The trial court's summary judgment entry in this case only rendered judgment with regard to McClain; therefore, no determination has been made with respect to the remaining defendant, Wolohan Lumber and Home. Moreover, the trial court's entry lacks the express "no just reason for delay" language as mandated by Civ.R. 54(B). Accordingly, the entry of summary judgment against Appellant was not a final appealable order, and, consequently, we must dismiss this appeal for lack of jurisdiction.

Appeal dismissed.

SHAW, P.J., and HADLEY, J., concur.

1 General Acc. Ins. Co. v. Ins. Co. of North America (1989),44 Ohio St.3d 17, 20, 540 N.E.2d 266; Std. Hardware and Supply Co.v. Bolen (Apr. 18, 1996), Hocking App. No. 95CA24.
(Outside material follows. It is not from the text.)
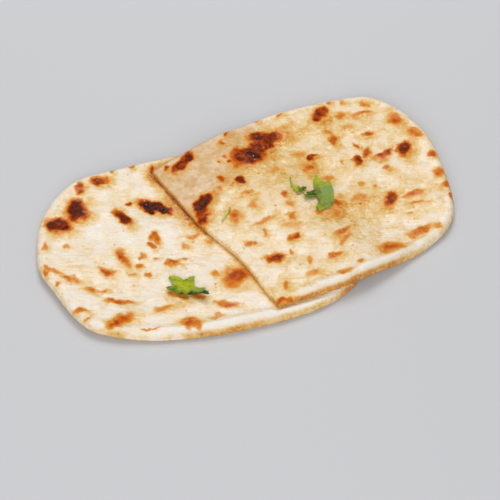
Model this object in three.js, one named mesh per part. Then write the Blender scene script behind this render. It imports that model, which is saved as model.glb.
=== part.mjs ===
// Garlic naan: one long flatbread cut across, its right half lapped over the left one, with coriander.
// Units are millimetres and +Z is up. The origin lies on the surface that the bread rests on, under the
// middle of the whole. +X runs along the bread and +Y from its front rim to its back rim.
import * as THREE from "three";

// Dough: its thickness between the blisters, and the puffed lip that runs round just inside the rim.
const CRUMB = 5.2;
const LIP_RISE = 1.5;
const LIP_FRONT = { extra: 1.3, from: 30, run: 40 };
const LIP_ENDS = { less: 0.6, from: 55, run: 55 };
const LIP_INSET = 4.4;
const LIP_WIDTH = 3.4;

// Edges: the baked rim is a soft round, the cut is steep and pressed a little thinner by the knife.
const RIM_ROUND = 4.4;
const RIM_FOOT = 0.48;
const RIM_TUCK = 0.9;
const RIM_TUCK_WIDTH = 3;
const CUT_ROUND = 6;
const CUT_FOOT = 0.46;
const CUT_TUCK = 0.2;
const CUT_TUCK_WIDTH = 1;

// Lap: the right half lies on the left one and comes down to the table beyond the left half's cut.
const LAP_GAP = 0.5;
const LAP_START = 5;
const LAP_RUN = 42;
const OPEN_START = 0.8;
const OPEN_RUN = 5;

// Curl: the far ends and the back rim stand a little off the table.
const LEFT_END_CURL = { rise: 2.6, from: 80, run: 56 };
const LEFT_BACK_CURL = { rise: 1.4, from: 38, run: 34 };
const RIGHT_END_CURL = { rise: 3.8, from: 90, run: 46 };
const RIGHT_BACK_CURL = { rise: 1, from: 45, run: 36 };

// Soft fold across the back corner of the right half, which lies lower beyond it.
const FOLD = { from: [-31, 1], to: [24, 39], drop: 1.2, run: 13, fadeX: 48, fadeRun: 30 };

// The right half's front cut corner is pressed thin, and its lip starts beyond it.
const PRESSED_CORNER = { at: [-11.5, -73], press: 1.6, run: 24 };

// Stretched dough is never flat: long shallow waves, each [wavelength, direction in degrees, phase, rise].
const SWELL = [
  [71, 25, 0.4, 0.55],
  [47, 118, 2.1, 0.42],
  [33, 64, 4.4, 0.32],
  [24, 155, 1.2, 0.22],
];
const RIM_SWELL = 0.35;
const RIM_CALM = 22;

// Rims in plan from back cut corner to front cut corner and the other way, both anticlockwise.
const LEFT_RIM = [
  [-2, 66], [-33, 69.5], [-60, 71.5], [-89, 72.5], [-105, 65.5], [-118, 54], [-128, 39], [-136, 11],
  [-132.5, -10], [-126, -35], [-116, -50], [-90, -64.5], [-58, -74], [-26, -79], [3, -80.5], [24, -78],
  [40, -72],
];
const RIGHT_RIM = [
  [-11.5, -73], [11.5, -74], [33, -74], [55, -71], [78, -66.5], [98, -60.5], [112, -53.5], [122.5, -41.5],
  [130.5, -17], [136, 17], [133.5, 39.5], [126, 58], [114, 72], [94, 79], [69, 80.5], [43, 80.5],
  [15, 75], [-12, 68], [-36, 61], [-46, 57.5],
];

// Cuts, each from where its rim ends to where it starts. The one that shows is drawn a little crooked.
const LEFT_CUT = [[40, -72], [-2, 66]];
const RIGHT_CUT = [
  [-46, 57.5], [-38.5, 26], [-32, 1], [-22.5, -23], [-17.3, -42.5], [-15, -58.5], [-11.5, -73],
];
const LEFT_MIDDLE = [-55, -3];
const RIGHT_MIDDLE = [50, 4];

// Oven blisters: [x, y, length, width, turn in degrees, rise].
const LEFT_BLISTERS = [
  [-100, 47, 19, 14, 80, 1.1],
  [-116, 39, 14, 13, 175, 1],
  [-54, 31, 24, 11, 135, 1.2],
  [-75, 32, 16, 7, 105, 0.9],
  [-85, -3, 16, 8, 95, 0.7],
  [-62, 6, 9, 7, 100, 0.6],
  [-59, -18, 9, 8, 150, 0.6],
  [-98, -9, 12, 7, 150, 0.5],
  [-26, -41, 20, 16, 10, 1],
  [-65, -64, 13, 11, 155, 0.8],
  [-102, -46, 19, 10, 10, 0.8],
  [-99, -33, 19, 6, 165, 0.5],
];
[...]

2 Bolen, supra; Justis v. Justis (Jan. 30, 1996), Meigs App.No. 95-CA-05; Pilgrim v. Brown (Nov. 3, 1995), Pickaway App. No. 95CA18.

3 Chef Italiano Corp. v. Kent State Univ. (1989), 44 Ohio St.3d 86,541 N.E.2d 64, syllabus.

4 R.C. 2505.02(B)(1).

5 Wisintainer v. Elcen Power Strut Co. (1993), 67 Ohio St.3d 352,355, 1993-Ohio-120, 617 N.E.2d 1136.

6 Chef Italiano Corp., 44 Ohio St.3d at 88.

7 Id.; Pokorny v. Tilby Dev. Co. (1977), 52 Ohio St.2d 183, 186, 6 O.O.3d 416, 370 N.E.2d 738.